Task goal | Write out, unaltered, each line from the top of the records below down to the line where "wattle and eyes." appears, that line included.

** start of Records **

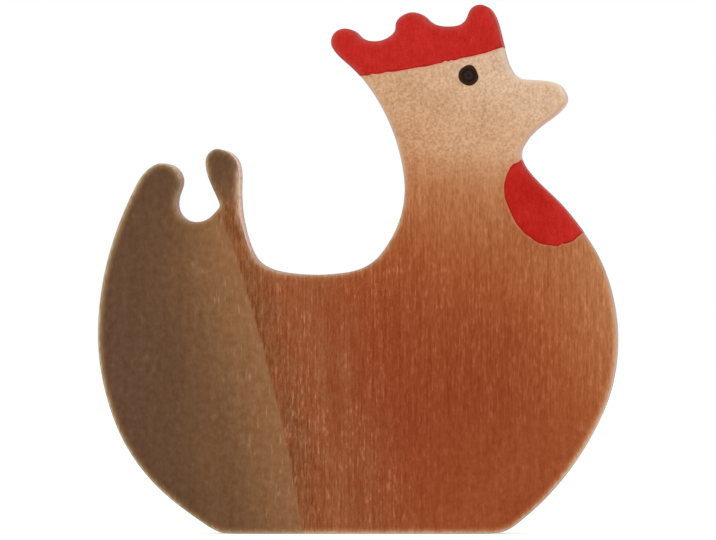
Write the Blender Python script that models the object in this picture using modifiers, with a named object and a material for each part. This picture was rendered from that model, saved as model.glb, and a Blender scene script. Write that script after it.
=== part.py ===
"""Wooden chicken figure: a hen cut from one flat board, with a painted comb, wattle and eyes.

The hen faces +X, its front face looks along -Y and its foot stands on Z = 0.
The outline is drawn in millimetres, clockwise as seen from the front, as arcs and
single points that smooth strokes join. Each arc is held where it has to pass, so a
change of its radius makes that tip blunter or that hollow wider, and leaves it in place.
Drawings are filled in millimetres and then brought to metres, because filling a curve
loses detail smaller than 0.03 units.
"""

from math import acos, atan2, ceil, cos, hypot, pi, radians, sin

import bmesh
import bpy
from mathutils import Matrix

MM = 0.001

# Board
FIGURE_WIDTH = 80.24 * MM
FIGURE_HEIGHT = 81.85 * MM
BOARD_THICKNESS = 18.0 * MM
EDGE_RADIUS = 0.45 * MM

# Paint, which runs round the board's edges on comb and wattle
PAINT_THICKNESS = 0.2 * MM
PAINT_GAP = 0.3 * MM

# Eyes, each a drop of thick paint that sank a little as it dried
EYE_DIAMETER = 3.0 * MM
EYE_HEIGHT = 0.34 * MM
EYE_DIMPLE_DIAMETER = 1.3 * MM
EYE_DIMPLE_DEPTH = 0.1 * MM
EYE_PLACE = (17.4, 70.95)

# Radii of the outline's rounds, in millimetres, from the foot's rear end clockwise
FOOT_REAR_RADIUS = 4.3
TAIL_RADIUS = 28.75
LOBE_SHOULDER_RADIUS = 6.95
LOBE_TIP_RADIUS = 2.85
NOTCH_RADIUS = 2.7
NOTCH_FRONT_RADIUS = 3.1
NOTCH_CORNER_RADIUS = 0.8
FINGER_TIP_RADIUS = 2.05
FINGER_CROWN_RADIUS = 3.2
SADDLE_CORNER_RADIUS = 4.15
SADDLE_RADIUS = 33.0
SADDLE_RISE_RADIUS = 7.3
NECK_RADIUS = 15.3
NAPE_RADIUS = 30.0
COMB_REAR_TIP_RADIUS = 2.0
COMB_REAR_CROWN_RADIUS = 2.45
COMB_REAR_VALLEY_RADIUS = 4.25
COMB_REAR_STEP_RADIUS = 1.8
COMB_MIDDLE_TIP_RADIUS = 2.12
COMB_MIDDLE_CROWN_RADIUS = 3.0
COMB_FRONT_VALLEY_RADIUS = 4.9
COMB_FRONT_STEP_RADIUS = 2.1
COMB_FRONT_TIP_RADIUS = 1.85
BROW_RADIUS = 2.8
BEAK_TOP_RADIUS = 2.55
BEAK_TIP_RADIUS = 1.75
THROAT_RADIUS = 2.92
BREAST_TOP_RADIUS = 42.0
BREAST_RADIUS = 30.0
BREAST_UNDERSIDE_RADIUS = 46.8
FOOT_FRONT_RADIUS = 3.75

# Size of the figure that the places below are drawn for, and where on X its middle lies there
DRAWN_WIDTH = 80.24 * MM
DRAWN_HEIGHT = 81.85 * MM
DRAWN_MIDDLE = 0.12

# How finely curves are cut into facets
FACET_SAG = 0.012
LARGEST_FACET = radians(14)
EDGE_SEGMENTS = 3
EYE_STEPS = 32
EYE_RINGS = 7
PAINT_LINE_RESOLUTION = 5
WELD_DISTANCE = 0.001
CUTTER_MARGIN = 3.0 * MM


def place(x, z):
    """A place on the drawing, stretched to the figure's size, with the middle brought to 0."""
    return (x - DRAWN_MIDDLE) * FIGURE_WIDTH / DRAWN_WIDTH, z * FIGURE_HEIGHT / DRAWN_HEIGHT


def bend(x, z, heading, radius, before, after):
    """An arc by its place, heading, radius and the turns from its ends to that place."""
    vx = cos(radians(heading)) * FIGURE_WIDTH / DRAWN_WIDTH
    vz = sin(radians(heading)) * FIGURE_HEIGHT / DRAWN_HEIGHT
    stretch = hypot(vx, vz)
    turn = stretch / radius if radius else 0.0
    return place(x, z), atan2(vz, vx), radius, -before * turn, after * turn


def through(x, z, heading):
    """A single point of the outline, passed in this heading: 0 degrees is +X and 90 is up."""
    return bend(x, z, heading, 0.0, 0.0, 0.0)


def bulge(x, z, heading, radius, before, after):
    """An arc that turns clockwise, reaching so far before and after the point that it passes."""
    return bend(x, z, heading, -radius, before, after)


def hollow(x, z, heading, radius, before, after):
    """An arc that turns anticlockwise, with its centre outside the figure."""
    return bend(x, z, heading, radius, before, after)


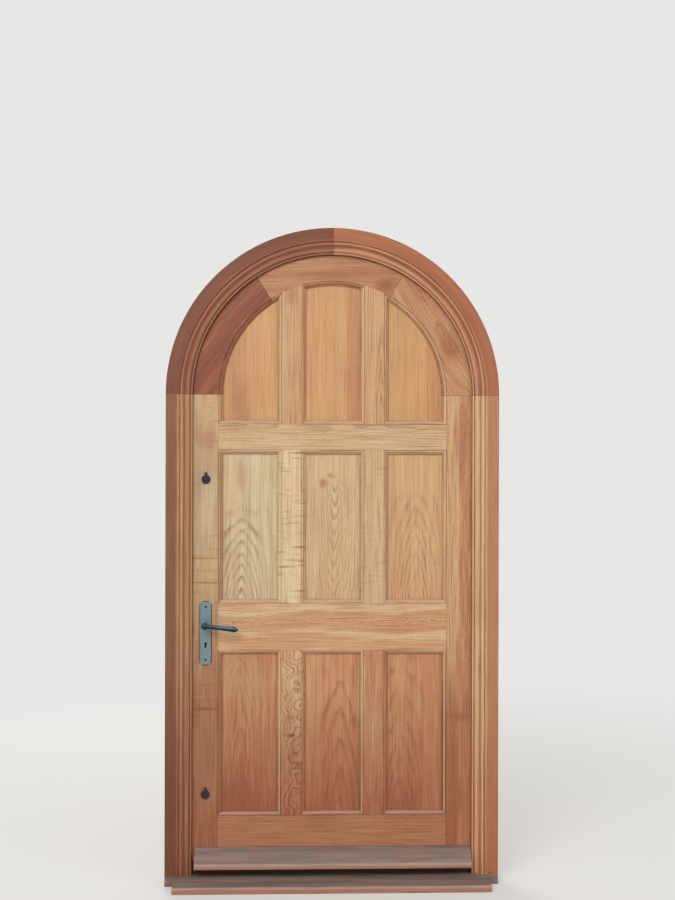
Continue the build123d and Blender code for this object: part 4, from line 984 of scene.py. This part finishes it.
def model_curtain():
    """One keyhole-shaped plug in the leaf's plane, its round part's middle at the origin."""
    bpy.ops.object.select_all(action="DESELECT")
    bpy.ops.mesh.primitive_cylinder_add(
        vertices=32, radius=CURTAIN_RADIUS, depth=CURTAIN_DEPTH, location=(0, 0, 0), rotation=(QUARTER, 0, 0)
    )
    curtain = bpy.context.object
    bpy.ops.object.transform_apply(rotation=True)
    bpy.ops.object.mode_set(mode="EDIT")
    bpy.ops.mesh.select_mode(type="FACE")
    pick(curtain, lambda middle, normal: normal.z < -0.68)
    draw_down(CURTAIN_DROP)
    pick(curtain, lambda middle, normal: abs(normal.y) > 0.9)
    bpy.ops.mesh.inset(thickness=CURTAIN_RIM)
    face_outwards(curtain)
    bpy.ops.object.mode_set(mode="OBJECT")
    return curtain


class DOOR_OT_curtains(bpy.types.Operator):
    """Models a near-black plug in each keyhole, painted shade for the dark inside its lock"""

    bl_idname = "door.curtains"
    bl_label = "Keyhole Curtains"

    def execute(self, context):
        pattern = model_curtain()
        # Painted shade: the plug's near-black tone stands for the dark inside the lock.
        pattern.data.materials.append(metal("curtain_steel", tone(18, 17, 18), 0.3, 0.6, 0.2))
        for number, height in enumerate(KEYHOLES, 1):
            curtain = copy_of(pattern)
            curtain.name = f"keyhole_curtain_{number}"
            curtain.location = (KEY_X, LEAF_MIDDLE, height)
            bpy.ops.object.transform_apply(location=True)
            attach(curtain, "leaf")
        bpy.data.objects.remove(pattern)
        return {"FINISHED"}


class DOOR_OT_locks(bpy.types.Operator):
    """Finishes the lock cases, bolts, keeps and hinges"""

    bl_idname = "door.locks"
    bl_label = "Locks and Hinges"

    def execute(self, context):
        steel = metal("lock_steel", context.scene.door_metal.steel, 0.9, 0.38, 0.2, brushed=True)
        paint(steel, "sash_lock_case", "upper_deadlock_case", "lower_deadlock_case")
        paint(steel, "sash_keep", "upper_keep", "lower_keep")
        paint(steel, "spindle", "follower", "latch_bolt", "sash_deadbolt", "upper_deadbolt", "lower_deadbolt")
        hinges = [f"hinge_{side}_leaf_{number}" for side in ("frame", "door") for number in (1, 2, 3)]
        paint(steel, "hinge_pins", *hinges)
        return {"FINISHED"}


class DOOR_OT_stage(bpy.types.Operator):
    """Makes the floor, the lamps, the pale background and the camera"""

    bl_idname = "door.stage"
    bl_label = "Stage"

    def execute(self, context):
        settings = context.scene.door_stage
        make_floor(settings)
        make_background(settings)
        make_lamp("key_lamp", KEY_PLACE, settings.key_power, KEY_SIZE)
        make_lamp("side_lamp", SIDE_PLACE, settings.fill_power, FILL_SIZE)
        make_lamp("back_lamp", BACK_PLACE, settings.fill_power * 2.5, FILL_SIZE)
        make_camera()
        context.scene.view_settings.view_transform = "Standard"
        return {"FINISHED"}


def make_floor(settings):
    """A pale floor that fades into the background away from the door."""
    bpy.ops.object.select_all(action="DESELECT")
    bpy.ops.mesh.primitive_grid_add(
        x_subdivisions=8, y_subdivisions=8, size=FLOOR_SIZE, location=(0, 0, FLOOR_DEPTH)
    )
    floor = bpy.context.object
    floor.name = "floor"
    work = Finish("floor_pale")
    grit = work.noise(work.place, scale=40.0, detail=3.0)
    work.set(Base_Color=work.mix(grit * 0.08, settings.floor, (1, 1, 1)), Roughness=0.85)
    pale = work.node("ShaderNodeEmission", {}, {"Color": ROOM_TONE, "Strength": 1.0})
    seen = work.node("ShaderNodeLightPath", out="Is Camera Ray")
    away = (work.x * work.x + work.y * work.y).root().smooth(*FLOOR_FADE)
    bare = Term(work, work.shader.outputs[0])
    blend = work.node("ShaderNodeMixShader", {}, {0: seen * (away * 0.7 + 0.3), 1: bare, 2: pale})
    work.tree.links.new(blend.socket, work.output.inputs["Surface"])
    floor.data.materials.append(work.material)


def make_background(settings):
    """Even light from all round, which the camera, gloss and glass see as a pale wall."""
    world = bpy.data.worlds.new("pale_room")
    world.use_nodes = True
    bpy.context.scene.world = world
    nodes, links = world.node_tree.nodes, world.node_tree.links
    nodes.clear()
    path = nodes.new("ShaderNodeLightPath")
    seen = path.outputs["Is Camera Ray"]
    for ray in ("Is Glossy Ray", "Is Transmission Ray"):
        either = nodes.new("ShaderNodeMath")
        either.operation = "MAXIMUM"
        links.new(seen, either.inputs[0])
        links.new(path.outputs[ray], either.inputs[1])
        seen = either.outputs[0]
    choice, output = nodes.new("ShaderNodeMixShader"), nodes.new("ShaderNodeOutputWorld")
    links.new(seen, choice.inputs[0])
    for index, (colour, strength) in enumerate(((SKY_TONE, settings.sky), (ROOM_TONE, 1.0)), 1):
        light = nodes.new("ShaderNodeBackground")
        light.inputs["Color"].default_value = colour
        light.inputs["Strength"].default_value = strength
        links.new(light.outputs[0], choice.inputs[index])
    links.new(choice.outputs[0], output.inputs["Surface"])


def make_lamp(name, place, power, size):
    """A soft round lamp that faces the door's middle."""
    bpy.ops.object.light_add(type="AREA", location=place)
    lamp = bpy.context.object
    lamp.name = name
    lamp.data.shape = "DISK"
    lamp.data.size = size
    lamp.data.energy = power
    lamp.rotation_euler = (Vector(DOOR_MIDDLE) - Vector(place)).to_track_quat("-Z", "Y").to_euler()


def make_camera():
    bpy.ops.object.camera_add(location=CAMERA_PLACE)
    camera = bpy.context.object
    camera.name = "camera"
    camera.rotation_euler = [math.radians(angle) for angle in CAMERA_TURN]
    camera.data.sensor_width = SENSOR
    camera.data.lens = LENS
    camera.data.shift_y = SHIFT
    bpy.context.scene.camera = camera


OPERATORS = (
    DOOR_OT_frame_oak,
    DOOR_OT_stile_oak,
    DOOR_OT_rail_oak,
    DOOR_OT_panel_oak,
    DOOR_OT_weathered_oak,
    DOOR_OT_handles,
    DOOR_OT_locks,
    DOOR_OT_screws,
    DOOR_OT_curtains,
    DOOR_OT_stage,
)
SETTINGS = {
    "door_oak": DoorOakTones,
    "door_grain": DoorGrain,
    "door_metal": DoorMetal,
    "door_stage": DoorStage,
}


class DOOR_PT_panel(bpy.types.Panel):
    """Lists the settings and the steps of the door"""

    bl_idname = "DOOR_PT_panel"
    bl_label = "Oak Door"
    bl_space_type = "VIEW_3D"
    bl_region_type = "UI"
    bl_category = "Oak Door"

    def draw(self, context):
        for name, group in SETTINGS.items():
            column = self.layout.box().column()
            for field in group.__annotations__:
                column.prop(getattr(context.scene, name), field)
        for operator in OPERATORS:
            self.layout.operator(operator.bl_idname)


def register():
    for group in SETTINGS.values():
        bpy.utils.register_class(group)
    for name, group in SETTINGS.items():
        setattr(bpy.types.Scene, name, PointerProperty(type=group))
    for operator in OPERATORS:
        bpy.utils.register_class(operator)
    bpy.utils.register_class(DOOR_PT_panel)


def unregister():
    bpy.utils.unregister_class(DOOR_PT_panel)
    for operator in reversed(OPERATORS):
        bpy.utils.unregister_class(operator)
    for name in SETTINGS:
        delattr(bpy.types.Scene, name)
    for group in SETTINGS.values():
        bpy.utils.unregister_class(group)


def main():
    register()
    for operator in OPERATORS:
        group, step = operator.bl_idname.split(".")
        getattr(getattr(bpy.ops, group), step)()


if __name__ == "__main__":
    main()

** end of Records **

Written solution |
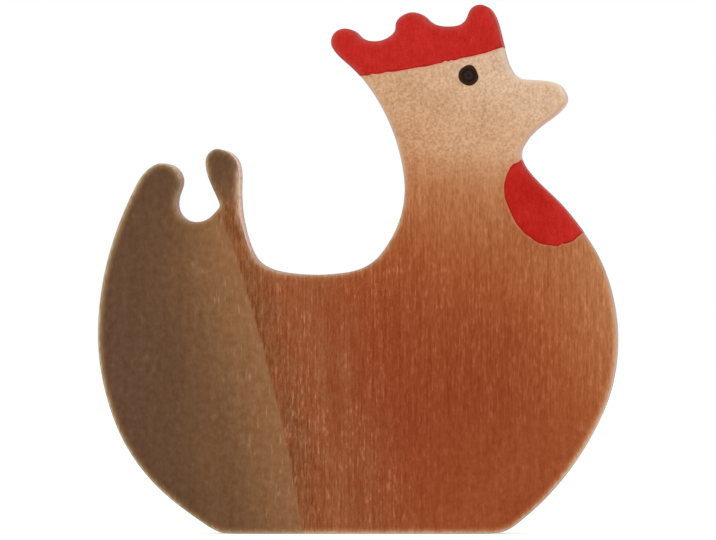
Write the Blender Python script that models the object in this picture using modifiers, with a named object and a material for each part. This picture was rendered from that model, saved as model.glb, and a Blender scene script. Write that script after it.
=== part.py ===
"""Wooden chicken figure: a hen cut from one flat board, with a painted comb, wattle and eyes.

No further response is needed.